— Begin Record set —
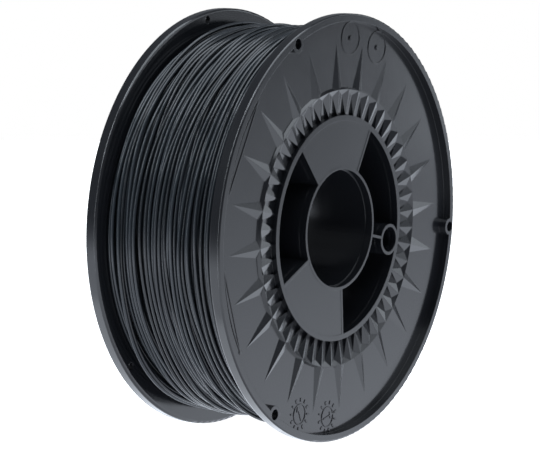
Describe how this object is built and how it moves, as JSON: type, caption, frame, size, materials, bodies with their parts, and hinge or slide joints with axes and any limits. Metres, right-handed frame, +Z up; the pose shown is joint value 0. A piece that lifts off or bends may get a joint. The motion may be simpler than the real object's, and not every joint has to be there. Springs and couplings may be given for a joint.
{
  "type": "filament spool",
  "caption": "Full spool of thermoplastic filament: ribbed core between sunburst flanges, centre bore, drive hole and rim holes for the free end.",
  "frame": {"origin": "middle of the spool: on its axis, halfway between the two flanges' outer faces", "axes": "+Y along the spool's axis from the front flange to the rear one, so the front flange faces -Y; +Z up; the drive hole lies 13.9 degrees below +X"},
  "size_m": [0.2, 0.074, 0.2],
  "materials": {
    "spool_plastic": "satin moulded black styrene plastic",
    "filament": "satin anthracite grey thermoplastic strand"
  },
  "bodies": {
    "root": {"front_flange": "spool_plastic", "rear_flange": "spool_plastic", "core": "spool_plastic", "filament": "filament"}
  },
  "joints": []
}
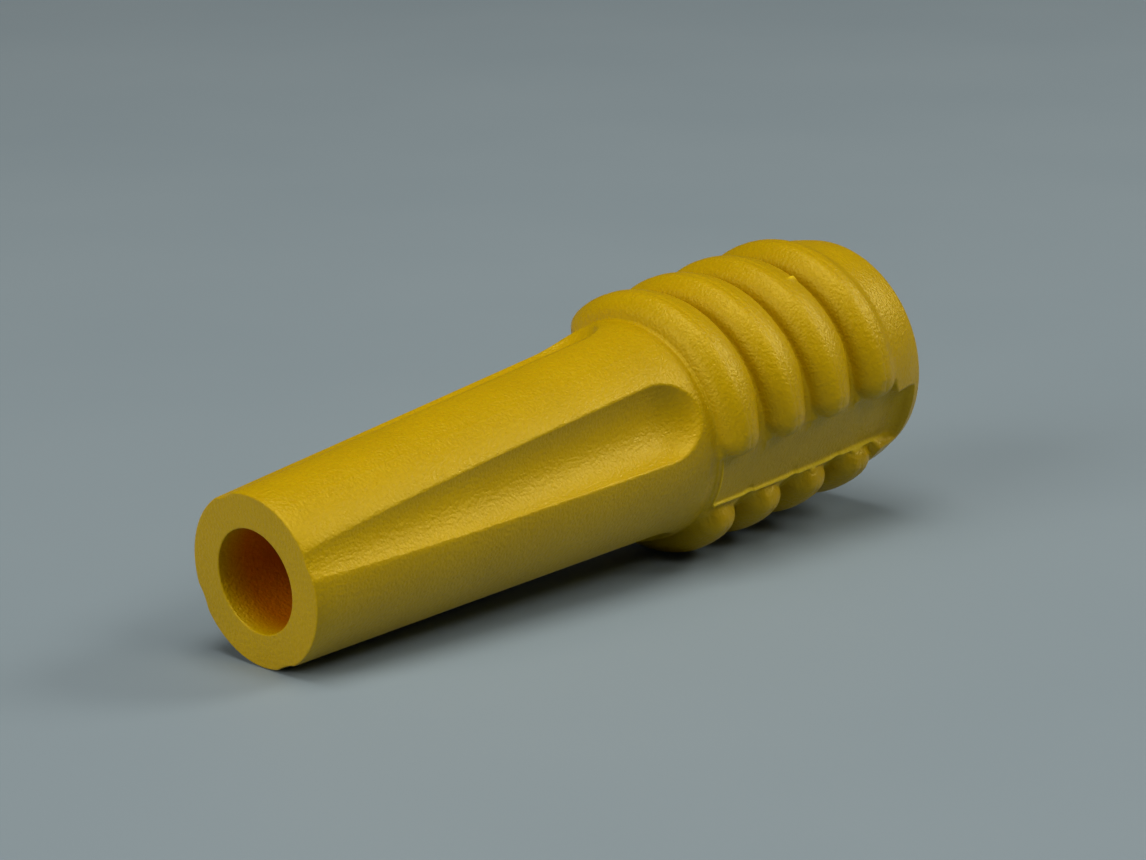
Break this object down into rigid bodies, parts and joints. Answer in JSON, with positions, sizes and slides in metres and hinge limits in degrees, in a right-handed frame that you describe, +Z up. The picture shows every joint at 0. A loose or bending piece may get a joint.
— End Record set —
# Exercise instructions:
Output all of the data above without any alteration.

# Reply:
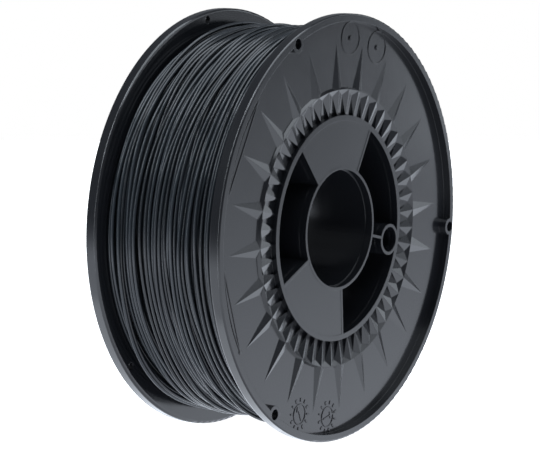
Describe how this object is built and how it moves, as JSON: type, caption, frame, size, materials, bodies with their parts, and hinge or slide joints with axes and any limits. Metres, right-handed frame, +Z up; the pose shown is joint value 0. A piece that lifts off or bends may get a joint. The motion may be simpler than the real object's, and not every joint has to be there. Springs and couplings may be given for a joint.
{
  "type": "filament spool",
  "caption": "Full spool of thermoplastic filament: ribbed core between sunburst flanges, centre bore, drive hole and rim holes for the free end.",
  "frame": {"origin": "middle of the spool: on its axis, halfway between the two flanges' outer faces", "axes": "+Y along the spool's axis from the front flange to the rear one, so the front flange faces -Y; +Z up; the drive hole lies 13.9 degrees below +X"},
  "size_m": [0.2, 0.074, 0.2],
  "materials": {
    "spool_plastic": "satin moulded black styrene plastic",
    "filament": "satin anthracite grey thermoplastic strand"
  },
  "bodies": {
    "root": {"front_flange": "spool_plastic", "rear_flange": "spool_plastic", "core": "spool_plastic", "filament": "filament"}
  },
  "joints": []
}
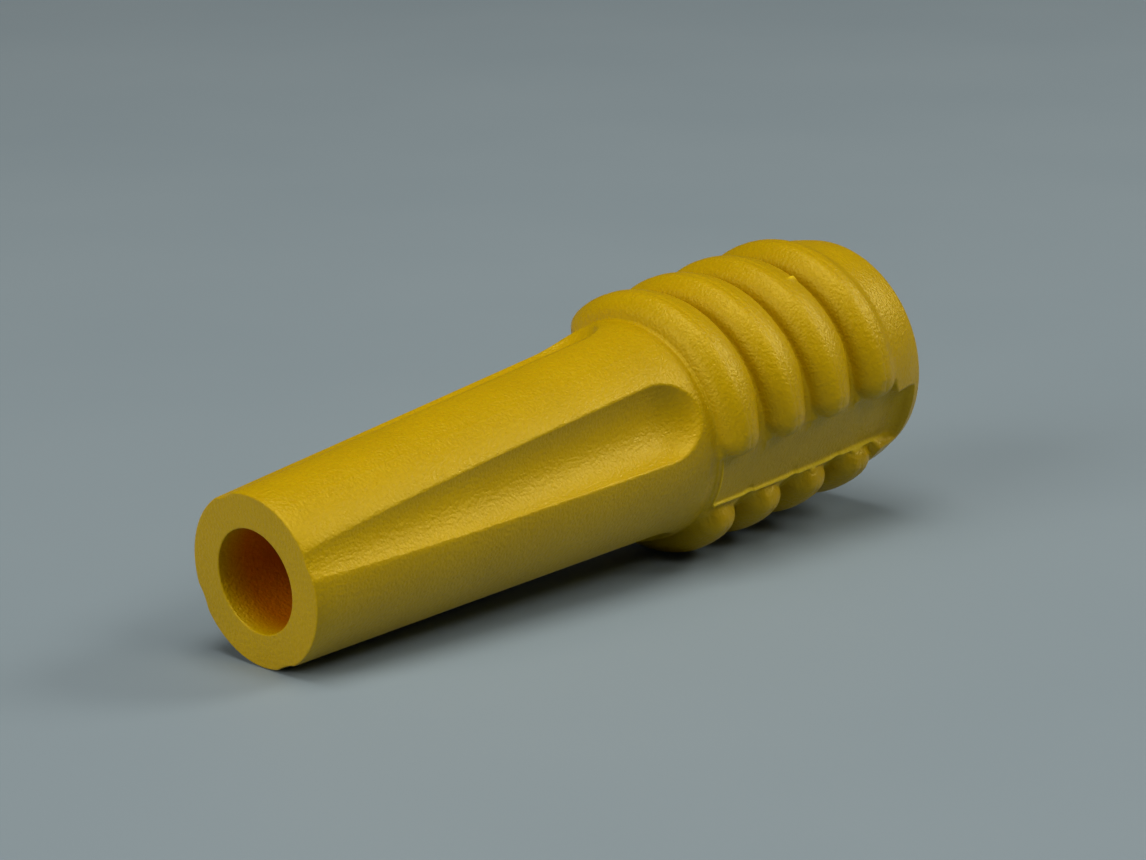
Break this object down into rigid bodies, parts and joints. Answer in JSON, with positions, sizes and slides in metres and hinge limits in degrees, in a right-handed frame that you describe, +Z up. The picture shows every joint at 0. A loose or bending piece may get a joint.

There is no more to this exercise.